Enhanced User Experience and Seamless Integration

SCORES 2.0 boasts a more user-friendly interface, making it easier for investors to file and track their complaints. The intuitive design streamlines the process, reducing frustration and empowering investors to take an active role in resolving their grievances. Additionally, the system integrates with the KYC Registration Agency database for seamless investor registration. This integration eliminates the need for manual data entry, saving investors time and effort.

Important Update for Investors: Investors are advised to use the new SCORES 2.0 platform for filing all future complaints. The older SCORES version will no longer accept new complaints, but investors can still access the status of previously filed grievances.

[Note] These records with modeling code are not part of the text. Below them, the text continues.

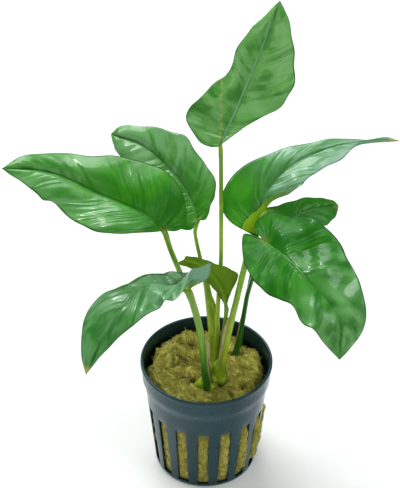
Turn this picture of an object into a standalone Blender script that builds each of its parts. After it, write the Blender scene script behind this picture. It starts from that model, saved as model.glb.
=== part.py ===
"""Potted anubias: a slotted net pot, a plug of rockwool, a creeping rhizome, eight stems and eight leaves.

Driving dimensions are in millimetres and angles in degrees. The pot's base is centred on the world origin,
the pot's axis is +Z, and the plant's front faces -Y.
"""

import math
from collections import namedtuple

import bmesh
import bpy
import numpy as np
from mathutils import Matrix, Vector

MM = 0.001
GAP = 0.3  # clearance kept between neighbouring pieces

# Pot
POT_HEIGHT = 54.0
LIP_RADIUS = 27.5
LIP_HEIGHT = 1.9
LIP_UNDERCUT = 0.5
COLLAR_HEIGHT = 9.0
COLLAR_STEP = 0.8
WALL_TOP_RADIUS = 25.9
BASE_RADIUS = 21.3
WALL = 1.1
FLOOR = 1.2
EDGE = 0.6
POT_STEPS = 64

# Slots round the pot's wall, and the drain slots in its floor
SLOTS = 16
SLOT_WIDTH = 4.6
SLOT_BOTTOM = 1.8
SLOT_TOP = 33.0
SLOT_TURN = -2.6
DRAINS = 8
DRAIN_WIDTH = 2.4
DRAIN_REACH = (7.0, 17.0)

# Rockwool
WOOL_TOP = 48.0
WOOL_STEPS = 64
WOOL_EDGE = 1.5  # how far the top's rim is rounded down
WOOL_SIDE_HEIGHTS = (8, 17, 26, 31.5, 38)
WOOL_TOP_RINGS = (1.0, 0.9, 0.7, 0.45, 0.2)  # shares of the wool's radius
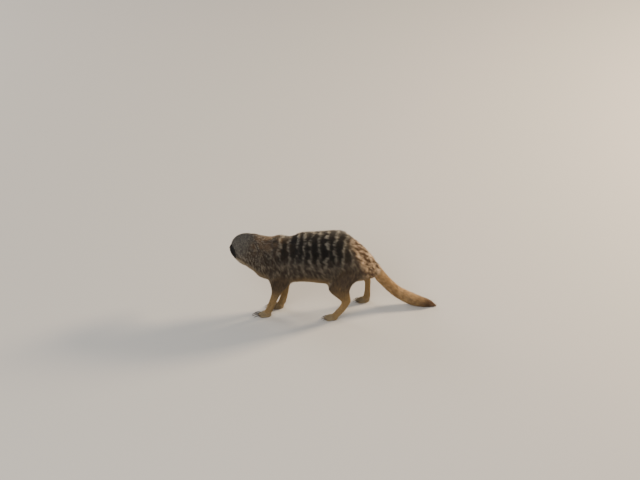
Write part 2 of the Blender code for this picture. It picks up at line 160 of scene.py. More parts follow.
# %% The coat at both ends of each line
# in mm: thickness, hair length, hair width, then hairs per square mm
SHORT_COAT = ((1.0, 2.5, 0.20, 11.0), (0.4, 1.5, 0.17, 16.0))
COAT = {
    "head": ((0.4, 1.6, 0.18, 17.0), (1.7, 7.5, 0.38, 4.6)),
    "neck": ((2.2, 7.0, 0.36, 4.4), (3.8, 9.0, 0.42, 3.3)),
    "trunk": ((4.4, 11.5, 0.50, 2.4), (4.4, 13.0, 0.54, 2.3)),
    "tail": ((3.6, 9.5, 0.42, 3.3), (1.8, 8.0, 0.34, 5.4)),
    "foreleg": ((3.6, 8.5, 0.42, 2.8), (1.3, 2.9, 0.20, 10.0)),
    "hindleg": ((3.8, 9.0, 0.44, 2.5), (1.3, 2.9, 0.20, 10.0)),
    "forepaw": SHORT_COAT,
    "hindpaw": SHORT_COAT,
}
print("hair in mm:", min(end[1] for ends in COAT.values() for end in ends), "to",
      max(end[1] for ends in COAT.values() for end in ends))


# %% Soft steps and hills
def smoothstep(low, high, x):
    """0 at low, 1 at high, smooth between; low may be the larger."""
    t = np.clip((np.asarray(x, float) - low) / (high - low), 0, 1)
    return t * t * (3 - 2 * t)


def hill(x, middle, width):
    """1 at the middle, and next to nothing from twice the width onwards."""
    return np.exp(-((x - middle) / width) ** 2)


print("one width away from its middle a hill is", round(hill(1, 0, 1), 2), "high")

# %% Read the bones at a point
NEAREST, SHARPNESS = 0.3, 9         # nearer than the first all counts alike; the second sharpens the change


def near_line(points, joints):
    """For each point in mm: distance over thickness, the line's direction, how far along from 0 to 1."""
    starts, ends = joints[:-1], joints[1:]
    spans = ends[:, :3] - starts[:, :3]
    lengths = size(spans)
    travelled = np.concatenate([[0], np.cumsum(lengths)])
    best = np.full(len(points), np.inf)
    heading = np.zeros((len(points), 3))
    along = np.zeros(len(points))
    for k in range(len(spans)):
        t = np.clip((points - starts[k, :3]) @ spans[k] / lengths[k] ** 2, 0, 1)
        nearest = starts[k, :3] + t[:, None] * spans[k]
        thick = starts[k, 3] + t * (ends[k, 3] - starts[k, 3])
        ratio = size(points - nearest) / thick
        closer = ratio < best
        best[closer] = ratio[closer]
        heading[closer] = spans[k] / lengths[k]
        along[closer] = ((travelled[k] + t * lengths[k]) / travelled[-1])[closer]
    return best, heading, along


def read_bones(places):
    """Blended direction, coat numbers and share of each bone for places in metres."""
    points = np.asarray(places) / MM
    total = np.zeros(len(points))
    heading = np.zeros((len(points), 3))
    coat = np.zeros((len(points), 4))
    share, reach = {}, {}
    for name, joints in BONES.items():
        ratio, way, along = near_line(points, joints)
        weight = np.maximum(ratio, NEAREST) ** -SHARPNESS
        limb, _, side = name.partition("_")
        if side:
            weight = weight * smoothstep(-4, 4, (points[:, 0] - MID_X) * SIDES[side])
        first, last = np.array(COAT[limb])
        total += weight
        heading += way * weight[:, None]
        coat += weight[:, None] * (first + (last - first) * along[:, None])
        share[name], reach[name] = weight, along
    share = {name: weight / total for name, weight in share.items()}
    return unit(heading), coat / total[:, None], share, reach


print("hair on the middle of the back runs", np.round(read_bones([(MID_X * MM, 0, 0.14)])[0][0], 2))

# %% [markdown]
# ## The skin
# One skin covers the whole animal, so no seam shows where the solids are divided. Copies of the solids
# are swollen a little so that they overlap, melted together on a fine grid and smoothed. The head is the
# exception: its outline is drawn again from rings, finer than the solid, because a face needs more shape
# than a body under hair. Then the whole sheet is drawn in by the thickness of the coat at each place.

# %% Objects and meshes
MERGE = 1e-6            # metres within which two corners are one


def object_of(name, data):
    made = bpy.data.objects.new(name, data)
    bpy.context.scene.collection.objects.link(made)
    return made


def mesh_of(bm, name):
    """A mesh made of the bmesh, which is freed."""
    mesh = bpy.data.meshes.new(name)
    bm.to_mesh(mesh)
    bm.free()
    return mesh


def pour(bm, into):
    """Adds one bmesh to another and frees it."""
    held = mesh_of(bm, "held")
    into.from_mesh(held)
    bpy.data.meshes.remove(held)


def discard(thing):
    mesh = thing.data
    bpy.data.objects.remove(thing)
    bpy.data.meshes.remove(mesh)


def settled(thing):
    """The mesh that the object's modifiers make, as a plain mesh."""
    graph = bpy.context.evaluated_depsgraph_get()
    return bpy.data.meshes.new_from_object(thing.evaluated_get(graph))


def copied(name):
    """A solid's mesh as a bmesh, its doubles merged."""
    solid = bmesh.new()
    solid.from_mesh(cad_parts[name].data)
    bmesh.ops.remove_doubles(solid, verts=solid.verts, dist=MERGE)
    return solid


print("corners of the head's solid once merged:", len(copied("head").verts))

# %% The head from rings
HEAD_RINGS = (          # forward, half width, top, bottom of the head's outline
    (-25, 10, 9.5, -12), (-21, 18, 16.5, -19), (-12, 24.5, 22.3, -24.5), (0, 26.5, 23.5, -26),
    (10, 25, 22, -24.5), (18, 21.8, 18.6, -21.2), (25, 17.8, 14.2, -18.4), (31, 13.4, 9.2, -16),
    (37, 10.4, 5.6, -14.2), (43, 8.8, 2.8, -12.6), (46.5, 7.1, 1.3, -11.2), (49, 5.3, 0.3, -10.2),
    (50.4, 3.8, -1.5, -9.2), (51, 1.8, -3.6, -7.9))
HEAD_CORNERS = 56       # corners in a ring
HEAD_FULL = 0.93        # below 1 the head's cross-section is squarer than an ellipse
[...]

SEBI’s SCORES 2.0 initiative marks a significant step towards strengthening investor protection in the Indian securities market. By ensuring faster complaint resolutions, a more streamlined process, clear lines of accountability, and offering new features like document upload and two-tier review, SCORES 2.0 empowers investors and fosters greater confidence in the investment environment. This will ultimately benefit the entire Indian capital market by attracting new investors and encouraging broader participation.

This upgraded system not only empowers investors but also sends a strong message to market participants regarding SEBI’s commitment to fair and transparent market practices. The emphasis on swift resolutions, adherence to timelines, and additional functionalities underscores SEBI’s focus on creating a more investor-centric environment. As a result, SCORES 2.0 has the potential to significantly improve the overall health and vibrancy of the Indian capital market.